━━━ Dataset content

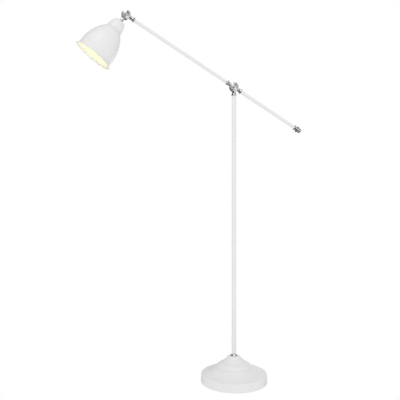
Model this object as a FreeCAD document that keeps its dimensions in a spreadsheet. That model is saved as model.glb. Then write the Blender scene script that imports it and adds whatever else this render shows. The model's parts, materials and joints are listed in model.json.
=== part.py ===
"""Adjustable arm floor lamp: a round weighted base, a tall pole, a counter-arm on a friction knuckle,
and a bell shade on a second knuckle. Millimetres, +Z up, origin at the centre of the base on the floor.
The arm lies in the XZ plane with its shade towards -X, and both knuckles turn about Y."""
import FreeCAD, Part
import math
import os
import re

import Sketcher

Vector = FreeCAD.Vector

# ---------------------------------------------------------------- driving dimensions
SIZES = {
    # fits
    "thrust_gap": 0.2,
    "running_gap": 0.05,
    # base
    "felt_height": 3,
    "felt_radius": 136,
    "felt_hole_radius": 6,
    "plate_top": 5,
    "plate_radius": 137,
    "ballast_radius": 105,
    "ballast_top": 25,
    "ballast_hub_radius": 18,
    "ballast_hub_top": 48,
    "ballast_edge_bend": 3,
    "ballast_hub_bend": 6,
    "ballast_bore_radius": 9,
    "ballast_bore_top": 23,
    "channel_width": 10,
    "channel_top": 19,
    "channel_overrun": 5,
    "plate_screw_radius": 2.5,
    "plate_screw_head_radius": 4.6,
    "plate_screw_head_height": 1.8,
    "plate_screw_depth": 12,
    "plate_screw_circle": 60,
    "plate_screw_angle": 45,
    "plate_screw_count": 4,
    # base cover, from the rim to the top
    "cover_wall": 1.5,
    "cover_rim_height": 1,
    "cover_radius": 140,
    "cover_shoulder_radius": 138.4,
    "cover_shoulder_height": 31,
    "cover_land_outer_radius": 133.5,
    "cover_land_height": 36,
    "cover_land_inner_radius": 114,
    "cover_slope_height": 40.6,
    "cover_shoulder_bend": 5,
    "cover_slope_bend": 190,
    "lower_ledge_radius": 80.5,
    "lower_ledge_height": 61.2,
    "lower_corner_radius": 75.5,
    "lower_corner_height": 62.6,
    "lower_riser_radius": 74.5,
    "lower_riser_height": 66.2,
    "lower_tier_bend": 55,
    "upper_ledge_radius": 50.5,
    "upper_ledge_height": 82.2,
    "upper_corner_radius": 46.5,
    "upper_corner_height": 83.2,
    "upper_riser_radius": 45.7,
    "upper_riser_height": 86.2,
    "upper_tier_bend": 40,
    "collar_foot_radius": 35,
    "collar_foot_height": 94.2,
    "collar_foot_bend": 9,
    "collar_top_radius": 30,
    "collar_top_height": 100,
    "cover_top_radius": 20,
    "cover_top_height": 108,
    "collar_bend": 13,
    # cable gland in the wall of the cover
    "gland_height": 15,
    "gland_hole_radius": 6,
    "gland_flange_radius": 8.5,
    "gland_flange_thickness": 3,
    "gland_flange_bend": 1.2,
    "gland_inner_face": 136.5,
    "gland_outer_face": 140.4,
    "gland_inner_end": 129,
    "gland_nose_length": 4,
    "gland_nose_wall": 2,
    "gland_bore_radius": 3.4,
    # pole and the parts that clamp it to the base
    "pole_radius": 9.5,
    "pole_bore_radius": 8.25,
    "pole_foot_height": 110,
    "nipple_radius": 6.5,
    "nipple_bore_radius": 4.4,
    "nipple_foot": 24,
    "nipple_top": 128,
    "foot_bush_top": 132,
    "foot_ferrule_radius": 13.8,
    "foot_ferrule_neck_radius": 10.6,
    "foot_ferrule_height": 7,
    "foot_ferrule_rim": 2,
    "foot_ferrule_lip": 1,
    "foot_ferrule_bend": 9,
    "lock_washer_radius": 13,
    "lock_washer_thickness": 1.5,
    "lock_nut_corner_radius": 11,
    "lock_nut_height": 6,
    "mains_wire_radius": 2.75,
    "mains_wire_bend": 12,
    "mains_wire_start": 124,
    "mains_wire_end_gap": 12,
    "inner_wire_radius": 2,
    # the two knuckles, measured from their pivots
    "pivot_height": 1243,
    "arm_length": 530.6,
    "arm_rise": 31.6,
    "shade_lean": 37.4,
    "disc_radius": 18.7,
    "disc_half_thickness": 9,
    "disc_gap": 0.45,
    "rim_bend": 1.6,
    "disc_recess_depth": 1.3,
    "disc_recess_outer_radius": 15.8,
    "disc_recess_slope": 1,
    "disc_hub_radius": 8,
    "chamber_radius": 13.5,
    "chamber_depth": 5.5,
    "chamber_boss_radius": 5,
    "screw_clearance_radius": 2.8,
    "thread_radius": 2.55,
    "thread_depth": 7.5,
    "washer_inner_radius": 14,
    "washer_outer_radius": 18.2,
    "washer_front": 0.4,
    # stems and swivels, as distances from the pivot
    "neck_start": 15,
    "neck_overlap": 0.4,
    "stem_start": 19.3,
    "stem_end": 20.5,
    "stem_radius": 6.5,
    "wire_bore_radius": 2.6,
    "wire_bore_start": 10,
    "bore_overrun": 1,
    "swivel_radius": 4.5,
    "clip_groove_radius": 3.7,
    "clip_thickness": 1,
    "clip_radius": 5.6,
    "swivel_end_margin": 2,
    "arm_tube_start": 27,
    "pole_tube_start": 31,
    "collar_end": 35.5,
    "swivel_bearing_end": 46,
    "collar_neck_radius": 7.4,
    "collar_neck_end": 22.5,
    "arm_flare_radius": 11.4,
    "head_collar_neck_end": 28.5,
    "head_collar_end": 39.5,
    "pole_neck_radius": 8.6,
    "pole_flare_radius": 12.3,
    "pole_collar_end": 36,
    "flare_lip": 1.2,
    "flare_bend": 16,
    # arm tubes
    "arm_radius": 7,
    "arm_bore_radius": 6,
    "arm_plug_end": 46,
    "wire_lead_in": 20,
    "wire_end_gap": 10,
    "tail_length": 316,
    "tail_plug_end": 306,
    "tail_collar_neck_radius": 7.2,
    "tail_collar_length": 8,
    "tail_collar_lap": 2,
    "knob_start": 326,
    "knob_waist_radius": 6.4,
    "knob_ring_radius": 12.8,
    "knob_ring_end": 330.5,
    "knob_slope_bend": 10,
    "knob_cap_start": 338,
    "knob_cap_radius": 9.6,
    "knob_edge": 343,
    "knob_edge_bend": 1,
    "knob_end": 348,
    "knob_stud_radius": 4,
    "knob_stud_gap": 2,
    # wing screws
    "screw_radius": 2.5,
    "screw_flange_radius": 5.2,
    "screw_hub_radius": 4,
    "screw_hub_bend": 1.5,
    "screw_point": 0.6,
    "screw_end_gap": 0.5,
    "spring_washer_thickness": 0.9,
    "spring_washer_slit": 0.8,
    "screw_flange_end": 11.6,
    "screw_hub_end": 17.5,
    "wing_root": 2.5,
    "wing_belly": 13,
    "wing_inner_height": 12,
    "wing_outer_height": 22,
    "wing_hub_height": 17,
    "wing_tip_bend": 5.2,
    "wing_valley_bend": 11,
    "wing_thickness": 2.4,
    "arm_wing_angle": -62,
    "head_wing_angle": -35,
    # shade, measured along its axis from the head pivot
    "shade_wall": 0.8,
    "cap_top": 36,
    "cap_shoulder_radius": 17,
    "cap_side_radius": 25.3,
    "cap_side_start": 45,
    "cap_rim_radius": 33.6,
    "cap_rim": 82,
    "cap_shoulder_bend": 10,
    "cap_side_bend": 95,
    "bell_top": 82.4,
    "bell_top_radius": 34.2,
    "bell_waist": 138,
    "bell_waist_radius": 65.9,
    "bell_upper_bend": 155,
    "bell_hip": 190,
    "bell_lower_bend": 151,
    "bell_skirt": 206,
    "bell_skirt_radius": 74.2,
    "bell_lip": 217.5,
    "bell_lip_radius": 81,
    "bell_lip_bend": 14,
    "bell_bead_radius": 1,
    "shade_collar_start": 25.5,
    "shade_collar_neck_radius": 7,
    "shade_collar_radius": 10.2,
    "shade_collar_bend": 16.3,
    "shade_stud_radius": 5,
    "shade_stud_end": 48,
    # lampholder and bulb, on the shade's axis
    "holder_top": 36.8,
    "holder_top_radius": 15,
    "holder_crown": 6,
    "holder_radius": 19.5,
    "holder_wall": 2.2,
    "holder_shoulder": 54,
    "holder_shoulder_bend": 39,
    "holder_flange": 80,
    "holder_flange_radius": 24.5,
    "holder_end": 96,
    "ring_radius": 26,
    "ring_height": 7,
    "ring_flange_thickness": 2,
    "ring_slope": 0.8,
    "ring_skirt_wall": 2.5,
    "insulator_top": 56,
    "insulator_bottom": 64,
    "socket_bore_radius": 13.9,
    "socket_sleeve_wall": 0.4,
    "sleeve_flange_thickness": 1,
    "sleeve_end_gap": 2,
    "contact_radius": 4,
    "contact_bottom": 66.4,
    "bulb_tip": 66.4,
    "bulb_tip_radius": 4.5,
    "bulb_tip_height": 2,
    "bulb_cap_end": 92,
    "bulb_cap_radius": 13.1,
    "bulb_cap_slope": 2.6,
    "bulb_cap_wall": 0.5,
    "bulb_neck_radius": 14.2,
    "bulb_cheek": 112,
    "bulb_cheek_radius": 20.5,
    "bulb_globe_centre": 141,
    "bulb_globe_radius": 30,
    "bulb_neck_bend": 48,
    "bulb_cheek_bend": 57,
    "glass_wall": 0.8,
}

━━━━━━

▸ **Your goal**
Emit, unaltered, the lines from the top of the listing down through the line that holds "Vector = FreeCAD.Vector"; emit nothing else.

▸ **Output of the exercise**
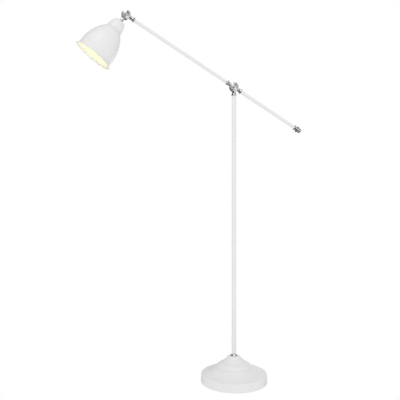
Model this object as a FreeCAD document that keeps its dimensions in a spreadsheet. That model is saved as model.glb. Then write the Blender scene script that imports it and adds whatever else this render shows. The model's parts, materials and joints are listed in model.json.
=== part.py ===
"""Adjustable arm floor lamp: a round weighted base, a tall pole, a counter-arm on a friction knuckle,
and a bell shade on a second knuckle. Millimetres, +Z up, origin at the centre of the base on the floor.
The arm lies in the XZ plane with its shade towards -X, and both knuckles turn about Y."""
import FreeCAD, Part
import math
import os
import re

import Sketcher

Vector = FreeCAD.Vector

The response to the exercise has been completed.